The game ends when either one player cannot perform a legal play or the client deck runs out. The player with the most total victory points (clients + objectives) wins.
So what’s so cool about this?
1] A rotating board! Yes, that’s right, there is a double sided board (one for 3p, one for 4p) that rotates around. Each turn, you will see two portions of the board. Is it a gimmick? Sure – but I’m a sucker for this sort of thing, and I think there could be some interesting strategic plays that come up from the rotating board.
2] nice puzzle in laying tiles – so the thing here is to try to get tiles on the board to match up to the cards in front of your screen. You have a limited set of numbered cards (which tell you in which numbered space you can play a tile) so you can’t always play where you want. However, you are allowed to use tiles laid in an opponents portion of the board, so there look to be plenty of strategic opportunities here
3] cards look to add the needed complexity in strategy – from reading the rules, the base rules seem quite simple. Simultaneously choose where to play, and then each player sees if they can score. Then, the cool part about the board rotating and then scoring again. If it were just trying to line up tiles in the right order, I think it would be simplistic. However, the added challenge of scoring bonus points for putting your own tiles in specific places or collecting specific client cards increases the difficulty. Furthermore, the client cards all have special abilities which can help you be a bit more flexible in your moves.

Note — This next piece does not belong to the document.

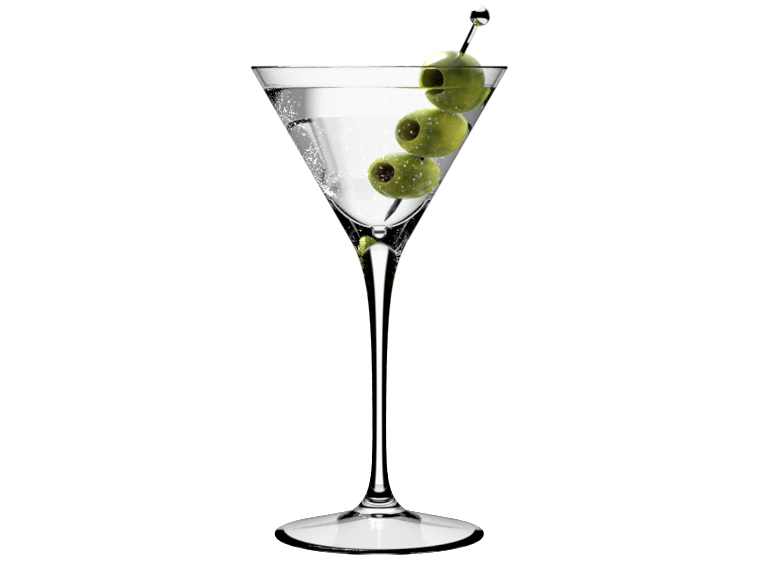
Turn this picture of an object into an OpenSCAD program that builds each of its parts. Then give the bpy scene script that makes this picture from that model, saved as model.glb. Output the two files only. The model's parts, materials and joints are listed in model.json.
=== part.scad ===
// Martini cocktail: a stemmed cone glass, the drink, and three pitted olives on a steel pick.
// Millimetres, +Z up, origin at the middle of the foot's underside, the drinker's side at -Y.

/* [Glass] */
// Height from the table to the rim
glass_height = 184; // [160:1:215]
// Outer radius of the rim
rim_radius = 50; // [45:0.5:56]
// Angle between the bowl's outer wall and the axis
bowl_angle = 29.84; // [27:0.1:32]
// Wall thickness at the rim, measured level
rim_wall = 1.9; // [1.2:0.1:3]
// Height of the rim's rounded top
rim_round = 0.5; // [0.3:0.05:0.9]
// Radius of the stem at its thinnest
stem_radius = 2.85; // [2.4:0.05:4]
// How slowly the stem widens into the bowl
bowl_flare = 14.7; // [11:0.1:18]
// How slowly the stem widens into the foot
foot_flare = 5.8; // [4.5:0.1:7]
// Radius at which the stem lands on the foot
collar_radius = 12; // [9:0.1:14]
// Outer radius of the foot
foot_radius = 41.3; // [34:0.1:50]
// Thickness of the foot's rounded edge
foot_edge = 2.1; // [1.6:0.1:3]
// Rise of the foot's upper face towards the stem
foot_angle = 13.8; // [10:0.1:16]
// Width of the flat ring that the foot rests on
rest_ring = 3.2; // [2:0.1:5]
// Radius of the rounded middle of the hollow under the foot
hollow_round = 10; // [6:0.5:14]

/* [Inside of the bowl] */
// Height of the bowl's floor above the point that its outer cone would run down to
floor_rise = 27.27; // [25:0.01:32]
// Radius of curvature of the bowl's floor
floor_radius = 7.6; // [6:0.1:9]
// Height over which the thick base thins to the rim's wall
thin_run = 10; // [8:0.1:20]
// Radius of the small well in the floor
well_radius = 1.8; // [1.4:0.1:2.4]
// Depth of the well below the floor
well_depth = 4.2; // [3:0.1:6]
// Width of the rounded lip round the well
well_lip = 1.5; // [1:0.1:2]

/* [Drink] */
// Distance from the rim down to the surface of the drink
level_drop = 7.8; // [6:0.1:14]

/* [Pick] */
// Radius of the pick's shaft
pick_radius = 1.1; // [0.8:0.05:1.5]
// Radius of the ball on its end
ball_radius = 3.9; // [3:0.1:5]
// Length from the tip to the middle of the ball
pick_length = 87.3; // [82:0.1:105]
// Length of the sharpened tip
point_length = 5; // [3:0.5:8]
// Radius of the tip's blunt end
point_radius = 0.15; // [0.1:0.05:0.3]
// How much more upright the pick stands than the bowl's wall
pick_margin = 0.7; // [0.3:0.1:3]
// Direction the pick leans to, seen from above
lean_turn = -31.1; // [-60:0.1:0]
// Distance of the tip from the axis
tip_offset = 1.8; // [1:0.1:4]
// Height of the tip above the bowl's floor, as the olives carry the pick
tip_height = 2.3; // [1:0.1:4]

/* [Olives] */
// Radius, half length, and how far the middle lies outside the pick: lowest olive
olive_low = [9.8, 12.8, -2.6];
// The same for the middle olive
olive_mid = [10.4, 14.6, -1.2];
// The same for the top olive
olive_top = [10.6, 15.6, 0.9];
// Distance along the pick from its tip to the lowest olive's middle
low_along = 21.2; // [20:0.1:26]
// Gap between neighbouring olives
olive_gap = 0.1; // [0.05:0.05:1]
// Radius of the pit hole
hole_radius = 4.2; // [3:0.1:5]
// How far the pit hole stops short of the closed end
closed_end = 6; // [5:0.5:8]
// Fullness of an olive's ends, where 1 is an ellipse
end_fullness = 0.74; // [0.6:0.01:1]
// Gap between an olive and the bowl
seat_gap = 0.25; // [0.1:0.05:0.6]

/* [Hidden] */
$fn = 96;
wall_slope = tan(bowl_angle);
level = glass_height - level_drop;
flare_start = glass_height - (rim_radius - stem_radius - wall_slope * bowl_flare) / wall_slope;
edge_round = foot_edge / 2;
foot_slope = tan(foot_angle);
ring_inner = foot_radius - edge_round - rest_ring;
collar_z = foot_edge + (foot_radius - collar_radius) * foot_slope;

// Outer radius at height z: straight cone, then two flares that die away along the stem
function cone_r(z) = rim_radius - wall_slope * (glass_height - z);
function upper_r(z) = z > flare_start ? cone_r(z)
    : stem_radius + wall_slope * bowl_flare * exp((z - flare_start) / bowl_flare);
function lower_r(z) = (collar_radius - stem_radius) * exp((collar_z - z) / foot_flare);
function outer_r(z) = upper_r(z) + lower_r(z);

// Inner radius at height z: a parabola for the floor, then a wall that thins to the rim's
floor_height = glass_height - rim_radius / wall_slope + floor_rise;
floor_end_r = floor_radius / wall_slope;
floor_end = floor_height + floor_end_r * floor_end_r / (2 * floor_radius);
base_wall = cone_r(floor_end) - floor_end_r;
function ease(t) = t < 0 ? 0 : t > 1 ? 1 : t * t * (3 - 2 * t);
function wall_at(z) = base_wall + (rim_wall - base_wall) * ease((z - floor_end) / thin_run);
function inner_r(z) = z < floor_end ? sqrt(max(0, 2 * floor_radius * (z - floor_height)))
    : cone_r(z) - wall_at(z);
function floor_z(r) = floor_height + r * r / (2 * floor_radius);

// Profile of the inside from the level z_top down to the bottom of the well
lip_r = well_radius + well_lip;
lip_z = floor_z(lip_r);
well_bottom = floor_height - well_depth;
function inside_wall(z_top) = [
    for (i = [0 : 11]) let (z = z_top + (floor_end + thin_run - z_top) * i / 12) [inner_r(z), z],
    for (i = [0 : 17]) let (z = floor_end + thin_run * (1 - i / 18)) [inner_r(z), z],
    for (i = [0 : 13]) let (r = floor_end_r + (lip_r - floor_end_r) * i / 14) [r, floor_z(r)]
];
function inside_well() = [
    for (a = [0 : 15 : 90]) [lip_r - well_lip * sin(a), lip_z - well_lip * (1 - cos(a))],
    for (a = [0 : 15 : 90]) [well_radius * cos(a), well_bottom + well_radius * (1 - sin(a))]
];
function inside(z_top) = concat(inside_wall(z_top), inside_well());

// Outside: the hollow under the foot, its edge, then up the stem and the bowl to the rim
function hollow_z(r) = r > hollow_round ? foot_slope * (ring_inner - r)
    : foot_slope * (ring_inner - hollow_round / 2 - r * r / (2 * hollow_round));
function underside() = [
    for (i = [0 : 5]) let (r = hollow_round * i / 5) [r, hollow_z(r)],
    [ring_inner, 0]
];
function foot_rim() = [
    for (a = [-90 : 15 : 90 - foot_angle])
        [foot_radius - edge_round * (1 - cos(a)), edge_round * (1 + sin(a))]
];
// The points crowd towards the foot, where the outline turns fastest
crowding = 1.8;
stem_mid = flare_start - bowl_flare * 4;
function outside() = [
    for (i = [0 : 30]) let (z = collar_z + (stem_mid - collar_z) * pow(i / 30, crowding))
        [outer_r(z), z],
    for (i = [1 : 30]) let (z = stem_mid + (flare_start - stem_mid) * i / 30) [outer_r(z), z]
];
function rim() = [
    for (a = [0 : 15 : 165]) let (z = glass_height - rim_round)
        [cone_r(z) - rim_wall / 2 * (1 - cos(a)), z + rim_round * sin(a)]
];

// The pick leans in a plane through the axis, nearly in line with the bowl's wall
lean = bowl_angle - pick_margin;
tip_z = floor_z(tip_offset) + tip_height;
function pick_r(z) = tip_offset + (z - tip_z) * tan(lean);
function on_pick(s) = tip_z + s * cos(lean);

// Furthest an olive's middle may lie from the axis at height z before it touches the bowl:
// each round section of it, y along from the middle, is tried against the wall behind it
function section_r(y, size) = size[0] * pow(1 - pow(y / size[1], 2), end_fullness / 2);
function seat_r(z, size) = min([
    for (y = [0 : 1 : size[1] - 1]) let (r = section_r(y, size))
        for (a = [-90 : 5 : 60]) let (w = inner_r(z + r * sin(a)))
            sqrt(max(0, w * w - y * y)) - r * cos(a)
]) - seat_gap;
function olive_r(z, size) = min(pick_r(z) + size[2], seat_r(z, size));

// Rise to the next olive, so that two round sections whose middles are `apart` across and
// `rise` up, where apart = shift + rise * tan(lean), touch but for the gap
function rise_to(shift, touching) = let (k = tan(lean), q = 1 + k * k)
    (sqrt(q * touching * touching - shift * shift) - k * shift) / q;
low_z = on_pick(low_along);
low_shift = pick_r(low_z) + olive_mid[2] - olive_r(low_z, olive_low);
mid_z = low_z + rise_to(low_shift, olive_low[0] + olive_mid[0] + olive_gap);
top_z = mid_z + rise_to(olive_top[2] - olive_mid[2], olive_mid[0] + olive_top[0] + olive_gap);

module glass() {
    color([0.86, 0.9, 0.92, 0.4])
        rotate_extrude() polygon(concat(
            underside(), foot_rim(), outside(), rim(), inside(glass_height - rim_round)));
}

module pick_shape() {
    rotate([0, 0, lean_turn]) translate([tip_offset, 0, tip_z]) rotate([0, lean, 0]) {
        cylinder(h = point_length, r1 = point_radius, r2 = pick_radius);
        translate([0, 0, point_length]) cylinder(h = pick_length - point_length, r = pick_radius);
        translate([0, 0, pick_length]) sphere(r = ball_radius);
    }
}

// Outline of a pitted olive along its own axis: closed end, open end, then down the pit hole
function mouth_angle(size) = asin(pow(hole_radius / size[0], 1 / end_fullness));
function skin(size) = let (mouth = mouth_angle(size)) [
    for (i = [1 : 20]) let (a = 180 + (mouth - 180) * i / 20)
        [size[0] * pow(sin(a), end_fullness), size[1] * cos(a)]
];
function pit_hole(size) = [
    for (b = [0 : 15 : 75])
        [hole_radius * cos(b), closed_end + hole_radius * (1 - sin(b)) - size[1]]
];
function olive_outline(size) = concat(
    [[0, -size[1]]], skin(size), pit_hole(size), [[0, closed_end - size[1]]]);

// An olive lying level across the pick, its open end towards the drinker
module olive_shape(z, size) {
    rotate([0, 0, lean_turn]) translate([olive_r(z, size), 0, z]) rotate([90, 0, 0])
        rotate_extrude() polygon(olive_outline(size));
}

module olive(z, size) {
    color([0.5, 0.56, 0.14]) difference() {
        olive_shape(z, size);
        pick_shape();
    }
}

module pick() {
    color([0.75, 0.76, 0.78]) pick_shape();
}

module drink() {
    color([0.93, 0.94, 0.9, 0.5]) difference() {
        rotate_extrude() polygon(concat([[0, level]], inside(level)));
        olive_shape(low_z, olive_low);
        olive_shape(mid_z, olive_mid);
        olive_shape(top_z, olive_top);
        pick_shape();
    }
}

glass();
drink();
olive(low_z, olive_low);
olive(mid_z, olive_mid);
olive(top_z, olive_top);
pick();
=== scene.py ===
import json
import math
import bpy
import numpy as np
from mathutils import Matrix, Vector

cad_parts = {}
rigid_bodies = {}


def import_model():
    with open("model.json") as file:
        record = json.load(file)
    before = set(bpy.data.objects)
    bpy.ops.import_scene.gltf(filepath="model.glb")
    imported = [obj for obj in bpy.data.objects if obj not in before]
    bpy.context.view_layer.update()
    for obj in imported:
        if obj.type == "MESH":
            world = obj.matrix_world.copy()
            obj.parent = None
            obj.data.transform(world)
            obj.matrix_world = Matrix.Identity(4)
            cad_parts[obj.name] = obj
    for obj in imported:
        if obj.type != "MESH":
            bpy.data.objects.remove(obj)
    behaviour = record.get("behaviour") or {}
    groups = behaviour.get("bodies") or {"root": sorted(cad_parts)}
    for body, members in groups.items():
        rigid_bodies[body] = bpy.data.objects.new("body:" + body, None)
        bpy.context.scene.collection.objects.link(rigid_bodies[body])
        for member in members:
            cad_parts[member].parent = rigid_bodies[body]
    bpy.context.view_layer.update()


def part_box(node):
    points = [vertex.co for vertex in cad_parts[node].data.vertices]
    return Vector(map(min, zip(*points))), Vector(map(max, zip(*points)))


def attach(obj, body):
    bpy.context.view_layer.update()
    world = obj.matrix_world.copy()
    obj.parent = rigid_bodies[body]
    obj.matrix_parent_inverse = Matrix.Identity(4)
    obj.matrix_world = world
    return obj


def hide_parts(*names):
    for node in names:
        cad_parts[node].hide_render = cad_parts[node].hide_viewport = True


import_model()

# The martini cocktail: glass, drink, three pitted olives on a steel pick, and the bubbles in the drink.
# Shapes are worked out in millimetres with the part's own formulas, and put into meshes in metres.
scene = bpy.context.scene
rng = np.random.default_rng(7)


def boxOf(node):
    # Lowest and highest corner of a CAD node in millimetres.
    low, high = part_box(node)
    return np.array(low) * 1000, np.array(high) * 1000


def addPiece(name, points, faces, material, sharpAngle=None):
    # Points in millimetres become a smooth mesh in metres (0.001 x point) that rides on the root body.
    mesh = bpy.data.meshes.new(name)
    mesh.from_pydata((np.asarray(points) * 0.001).tolist(), [], faces)
    mesh.polygons.foreach_set("use_smooth", np.ones(len(mesh.polygons), bool))
    if sharpAngle is not None:
        mesh.set_sharp_from_angle(angle=math.radians(sharpAngle))
    mesh.update()
    piece = bpy.data.objects.new(name, mesh)
    scene.collection.objects.link(piece)
    mesh.materials.append(material)
    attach(piece, "root")
    return piece


def gridFaces(rows, columns, offset=0):
    # Quads between neighbouring rows of a grid whose columns close round.
    row = np.arange(rows - 1)[:, None] * columns
    column = np.arange(columns)[None, :]
    after = (column + 1) % columns
    quads = np.stack([row + column, row + after, row + columns + after, row + columns + column], -1)
    return (quads.reshape(-1, 4) + offset).tolist()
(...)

4] short game time – so, this looks to be a light to medium game, and the rules state that the average game time is 30 minutes. That sort of equation is right in my sweet spot as of late – I love games which give me enough to think about but can be played in the 30-45 minute range. Last year, The River was in this same range, and I adored it for the same reason. Of course, YMMV – but this seems to be the sort of game that goes over well with my various gaming groups at home.
So, both of these games are on my short, but ever growing, watch list for SPIEL 2019. I hope to take an early demo of them at the fair and then I can report back on how they play!